Co-Principal John Canole said the Rhode Island Department of Education (RIDE) was distributing an online survey called SurveyWorks intended to permit all constituencies of the state’s schools (students, parents, faculty and administrators) to participate in voluntary assessments. All fourth through twelfth grade students will be asked to take part in the survey. Since it is a voluntary undertaking, parents who do not wish their children to participate may opt out.
The survey will be administered online with the state’s intended goal being “to help local schools, school districts and RIDE improve our schools and support better teaching and learning for all students in Rhode Island.” Canole said that letters will be sent home to parents providing details.
According to Kate Butcher, chair of the recent pre-Thanksgiving pie sale and fund-raiser for the Block Island School Friends, the event was “a great success!” Crediting parents and community members, she had special praise for students, some of whom she said “worked for six and seven hours at a time.” Butcher was also very grateful to community members without either children or grandchildren in the school who lent a hand in this collective effort.
She added, “We sold over 185 pies and baked goods, all made by the School Friends and community people.” As an interesting post script, Butcher noted over 200 pounds of apples were used in the process. She expressed appreciation to the owners of Island Bound Bookstore and the Block Island Grocery, where pie sales took place.

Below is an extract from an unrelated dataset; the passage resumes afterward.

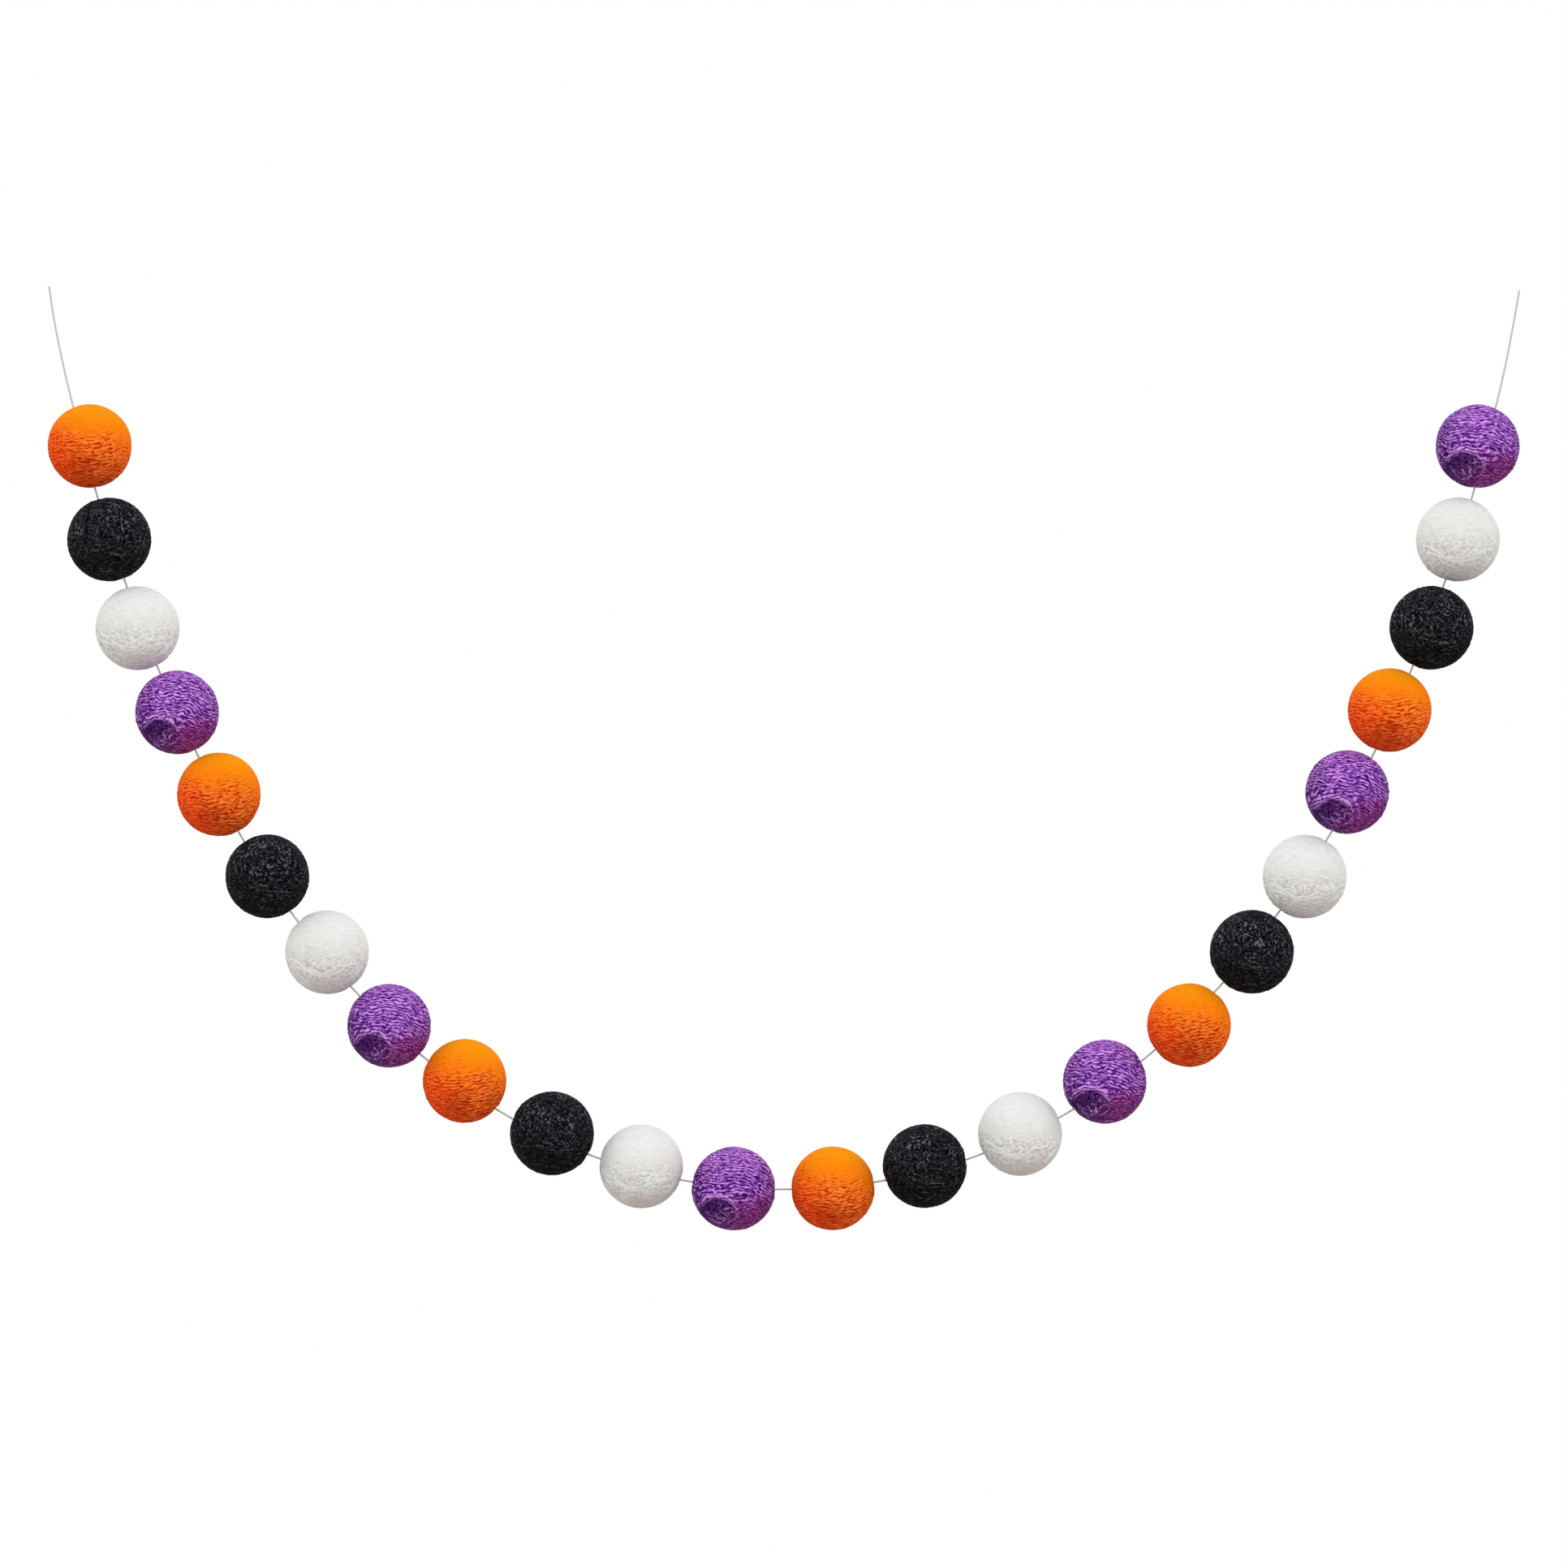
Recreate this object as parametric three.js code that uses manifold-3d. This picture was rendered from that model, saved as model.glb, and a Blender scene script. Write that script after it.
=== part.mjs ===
// Felt ball garland: wool felt balls threaded on one fine string, which hangs in a deep U from its two ends.
// Millimetres, +Z up. X runs across the garland and Y towards its back, and the whole garland hangs in the
// plane Y = 0. The origin is the left end of the string.
import * as THREE from 'three';
import { mergeVertices } from 'three/addons/utils/BufferGeometryUtils.js';
import Module from 'manifold-3d';

// Driving dimensions
const BALL_DIAMETER = 25;
const BALL_DETAIL = 4;
const STRING_DIAMETER = 0.6;
const NEEDLE_HOLE_DIAMETER = 1.3;
const STRING_SIDES = 8;
const STRING_STEPS = 78;
const ROUTE_DIVISIONS = 1200;

// The four felts, in the order in which they repeat along the string
const FELTS = [
  { name: 'orange', colour: 0xf07a14, roughness: 0.9 },
  { name: 'black', colour: 0x1f1e22, roughness: 0.85 },
  { name: 'white', colour: 0xe4e3df, roughness: 0.95 },
  { name: 'purple', colour: 0x8a4fa8, roughness: 0.85 },
];
const STRING_FINISH = { colour: 0xdcdbd6, roughness: 0.8 };

// Centre of each ball, from the left end of the string to the right one
const BALL_CENTRES = [
  { x: 12.2, z: -47.7 },
  { x: 18.0, z: -75.7 },
  { x: 26.5, z: -102.2 },
  { x: 38.3, z: -127.4 },
  { x: 50.8, z: -151.9 },
  { x: 65.3, z: -176.4 },
  { x: 83.2, z: -199.1 },
  { x: 101.7, z: -221.1 },
  { x: 124.3, z: -237.6 },
  { x: 150.4, z: -253.3 },
  { x: 177.1, z: -263.1 },
  { x: 204.7, z: -269.8 },
  { x: 234.4, z: -269.7 },
  { x: 261.9, z: -263.1 },
  { x: 290.4, z: -253.4 },
  { x: 315.7, z: -237.8 },
  { x: 340.9, z: -220.9 },
  { x: 359.7, z: -199.0 },
  { x: 375.5, z: -176.5 },
  { x: 388.2, z: -151.2 },
  { x: 400.9, z: -126.7 },
  { x: 413.4, z: -102.1 },
  { x: 421.3, z: -75.7 },
  { x: 427.2, z: -47.8 },
];

// Route of the string as [x, z]: down the left tail, through the middle of each gap between two balls,
// and up the right tail
const STRING_ROUTE = [
  [0, 0],
  [1.5, -9.7],
  [3.8, -21.4],
  [6.5, -33.0],
  [14.2, -61.9],
  [22.9, -88.7],
  [32.8, -114.6],
  [44.3, -139.8],
  [57.5, -164.5],
  [73.3, -188.4],
  [91.6, -210.8],
  [112.1, -230.5],
  [136.2, -247.5],
  [163.0, -260.2],
  [190.7, -267.5],
  [219.5, -270.0],
  [248.4, -267.6],
  [276.9, -260.2],
  [304.1, -247.4],
  [328.7, -230.0],
  [349.8, -209.6],
  [367.4, -187.6],
  [382.8, -164.3],
  [396.1, -139.8],
  [407.4, -114.6],
  [417.2, -88.9],
  [425.8, -62.1],
  [433.4, -33.0],
  [436.0, -21.4],
  [438.2, -9.7],
  [439.7, -1.1],
];

const wasm = await Module();
wasm.setup();

function solidOf(geometry) {
  const bare = geometry.clone();
  bare.deleteAttribute('normal');
  bare.deleteAttribute('uv');
  const merged = mergeVertices(bare);
  const mesh = new wasm.Mesh({
    numProp: 3,
    vertProperties: merged.attributes.position.array,
    triVerts: new Uint32Array(merged.index.array),
  });
  return new wasm.Manifold(mesh);
}

function geometryOf(solid) {
  const { vertProperties, triVerts } = solid.getMesh();
  const geometry = new THREE.BufferGeometry();
  geometry.setAttribute('position', new THREE.BufferAttribute(vertProperties, 3));
  geometry.setIndex(new THREE.BufferAttribute(triVerts, 1));
  geometry.computeVertexNormals();
  return geometry;
}

function stringRoute() {
  const points = STRING_ROUTE.map(([x, z]) => new THREE.Vector3(x, 0, z));
  const route = new THREE.CatmullRomCurve3(points, false, 'centripetal');
  route.arcLengthDivisions = ROUTE_DIVISIONS;
  return route;
}

// A round rod that follows the string's route
function rodAlong(route, diameter) {
  const section = new THREE.Shape();
  for (let side = 0; side < STRING_SIDES; side += 1) {
    const turn = (side / STRING_SIDES) * 2 * Math.PI;
    const x = (diameter / 2) * Math.cos(turn);
    const y = (diameter / 2) * Math.sin(turn);
    if (side === 0) section.moveTo(x, y);
    else section.lineTo(x, y);
  }
  section.closePath();
  return new THREE.ExtrudeGeometry(section, { steps: STRING_STEPS, extrudePath: route });
}

// A ball about its own centre, with the needle's track through it where the string runs
function threadedBall(centre, needleTrack) {
  const round = new THREE.IcosahedronGeometry(BALL_DIAMETER / 2, BALL_DETAIL);
  round.translate(centre.x, 0, centre.z);
  const threaded = geometryOf(solidOf(round).subtract(needleTrack));
  return threaded.translate(-centre.x, 0, -centre.z);
}

function finishOf({ colour, roughness }) {
  return new THREE.MeshStandardMaterial({ color: colour, roughness, metalness: 0 });
}

const garland = new THREE.Group();
const route = stringRoute();

const string = new THREE.Mesh(rodAlong(route, STRING_DIAMETER), finishOf(STRING_FINISH));
string.name = 'string';
garland.add(string);

const needleTrack = solidOf(rodAlong(route, NEEDLE_HOLE_DIAMETER));
BALL_CENTRES.forEach((centre, place) => {
  const felt = FELTS[place % FELTS.length];
  const ball = new THREE.Mesh(threadedBall(centre, needleTrack), finishOf(felt));
  ball.name = `ball_${String(place + 1).padStart(2, '0')}_${felt.name}`;
  ball.position.set(centre.x, 0, centre.z);
  garland.add(ball);
});

export default garland;
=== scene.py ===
"""A felt ball garland: wool felt balls in orange, black, white and purple on one fine twisted string, which
hangs in a deep U from its two plain ends. Metres, +Z up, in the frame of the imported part."""

import itertools
import math
from dataclasses import dataclass

import bmesh
import bpy
import numpy as np
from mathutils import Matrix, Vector


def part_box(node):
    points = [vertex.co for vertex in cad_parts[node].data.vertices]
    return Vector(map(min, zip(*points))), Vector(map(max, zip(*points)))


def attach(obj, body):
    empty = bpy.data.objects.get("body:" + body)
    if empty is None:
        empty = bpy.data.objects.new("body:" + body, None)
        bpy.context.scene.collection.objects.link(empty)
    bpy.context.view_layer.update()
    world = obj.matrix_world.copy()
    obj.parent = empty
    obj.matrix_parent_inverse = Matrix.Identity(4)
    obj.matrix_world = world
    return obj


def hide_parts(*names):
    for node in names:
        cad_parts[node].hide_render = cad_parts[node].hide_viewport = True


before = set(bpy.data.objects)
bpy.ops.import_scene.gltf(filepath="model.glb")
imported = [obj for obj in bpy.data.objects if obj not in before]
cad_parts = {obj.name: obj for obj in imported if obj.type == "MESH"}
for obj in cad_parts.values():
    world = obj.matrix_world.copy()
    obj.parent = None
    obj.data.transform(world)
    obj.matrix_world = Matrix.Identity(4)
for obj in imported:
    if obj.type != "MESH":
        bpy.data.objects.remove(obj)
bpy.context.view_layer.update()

MM = 0.001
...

Heather Hatfield announced another fundraiser, the annual “Green Sale,” would take place in the lobby of the island school, from Tuesday through Thursday, December 4 to 6, from 11 a.m. to 3 p.m. Featured in the sale will be wreaths, poinsettias, Christmas cacti, amaryllis and a variety of seasonal plants. The sale will also benefit the School Friends, Hatfield said.
On December 6, third and fourth grade students and their teachers will go off island to Trinity Repertory Theater in Providence where they will attend a performance of Charles Dickens’ “A Christmas Carol.”
The Block Island Handbell Players will perform at the Rhode Island State House on December 13.